When a role collision is detected, a warning is highlighted in the CLI output. Use the following command to display the CLI output:

Example 6-6 show system redundancy status Command

switch# show system redundancy status
Redundancy role
---------------
administrative: secondary
operational: secondary
Redundancy mode
---------------
administrative: HA
operational: HA
This supervisor (sup-2)
-----------------------
Redundancy state: Active
Supervisor state: Active
Internal state: Active with HA standby
Other supervisor (sup-1)
------------------------
Redundancy state: Standby
Supervisor state: HA standby
Internal state: HA standby
WARNING! Conflicting sup-2(s) detected in same domain
-----------------------------------------------------
MAC Latest Collision Time
00:50:56:97:02:3b 2012-Sep-11 18:59:17
00:50:56:97:02:3c 2012-Sep-11 18:59:17
00:50:56:97:02:2f 2012-Sep-11 18:57:42
00:50:56:97:02:35 2012-Sep-11 18:57:46
00:50:56:97:02:29 2012-Sep-11 18:57:36
00:50:56:97:02:30 2012-Sep-11 18:57:42
00:50:56:97:02:36 2012-Sep-11 18:57:46
00:50:56:97:02:2a 2012-Sep-11 18:57:36
 
NOTE: Please run the same command on sup-1 to check for conflicting(if any) sup-1(s) in the same domain.
 

If no collisions are detected, the highlighted output is not displayed.
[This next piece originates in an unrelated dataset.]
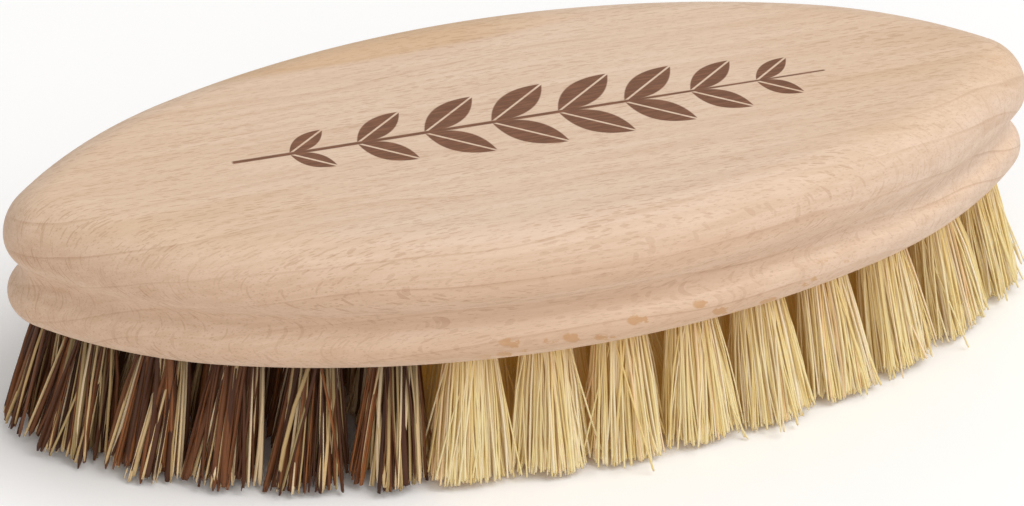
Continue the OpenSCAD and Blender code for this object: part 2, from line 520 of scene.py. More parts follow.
    def _rings(self, s: Shader, at: Spot) -> Wire:
        """The growth rings, the streaks along the grain and a warm band by the back edge.

        Each ring is a saw-tooth of the distance from the pith: it darkens slowly
        towards its outer edge and ends in a thin line. Streaks are noise drawn out
        along x.

        Args:
            s: the shader.
            at: the point.

        Returns:
            The colour of the wood.
        """
        wave, patch, streak, broad = (
            s.noise(kind, at.x, at.radius, at.turn)
            for kind in (self.ring_wave, self.ring_patch, self.streak, self.broad)
        )
        phase = (at.radius / self.ring_step + wave * self.ring_wander).math("FRACT")
        edge = phase.fade(*self.ring_in) * phase.fade(*self.ring_out)
        tan = streak * (1.0 - self.ring_tan) + phase * self.ring_tan
        band = (at.radius + wave).fade(*self.band_rise) * at.x.fade(*self.band_left)
        warm = (broad * self.broad_warm).math("MAXIMUM", band * self.band_warm)
        colour = s.mix(s.mix(self.pale, self.tan, tan), self.warm, warm)
        seen = 1.0 - at.square * at.square * self.ring_loss
        return s.mix(colour, self.line, edge * (patch * self.ring_more + self.ring_least) * seen)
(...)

Use the following command to display the accounting logs that are stored on a remote VSM.

Example 6-7 show system internal active-active remote accounting logs Command

switch# show system internal active-active remote accounting logs

 

To reload a module, use the following command:

Example 6-8 reload module Command

switch# reload module 2
 

This command reloads the secondary VSM.

note.gif

Noteblank.gif Entering the reload command without specifying a module will reload the whole system.


To attach to the standby VSM console, use the following command.

Example 6-9 attach module Command

The standby VSM console is not accessible externally, but can be accessed from the active VSM through the attach module module-number command.

switch# attach module 2
 

This command attaches to the console of the secondary VSM.